In the film, the Clutter family is hardly dealt with, and Mrs. Clutter almost omitted. The "contrast of cultures" then is diluted completely. Cheap psychological flashbacks are hurled all over the place, destroying tension and turning the main characters into cliched "case histories." And the central murder scene is completely botched. The very moment that Perry kills Mr. Clutter, he sees a vision of his father in a furious temper. He shoots, within the vision, at his father. In effect, we are asked to believe that Perry thought he was killing his father, not Mr. Clutter. But even if Perry said this, which he didn't, in a movie it seems childish, gimmicky, and evasive. What is important in the film is not the psychological motivation at the moment of the act, it is the existential force of that act, its relation as a "physical event" to the character at the moment and after. In this scene, the major art loses its drive and reality, for it is detached from the substance of the moment in an unconvincing, arbitrary way. A stark flesh-spattered explosion turns into a vague, hazy dream filled with cliched psychologies and self conscious stylized motion.

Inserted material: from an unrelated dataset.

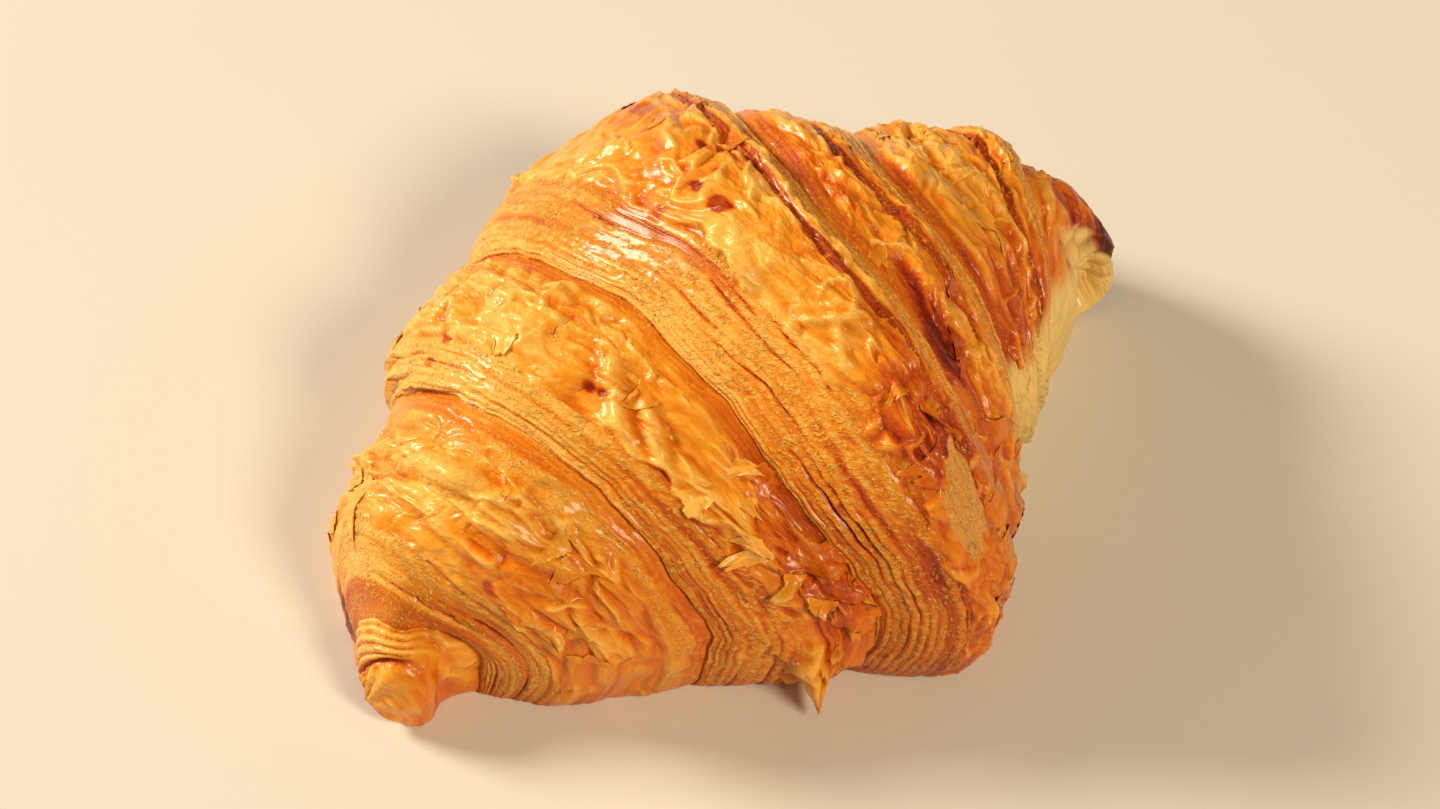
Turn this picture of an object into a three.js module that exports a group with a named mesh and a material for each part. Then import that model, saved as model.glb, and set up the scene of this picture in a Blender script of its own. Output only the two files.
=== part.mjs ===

The characters' sadism is severely reduced for "sympathy", and the execution is smothered with insipid, liberal, pious speeches about evils of capital punishment. Throughout, the hard, glaring surface of this book has been sponged into a flabby sluggish movie that absorbs every hackneyed device available. A final example is indicative: as Smith walks to the gallows, he looks up at the executioner. The face becomes that of his father, a simple ludicrous "identification" typical of this disappointing project.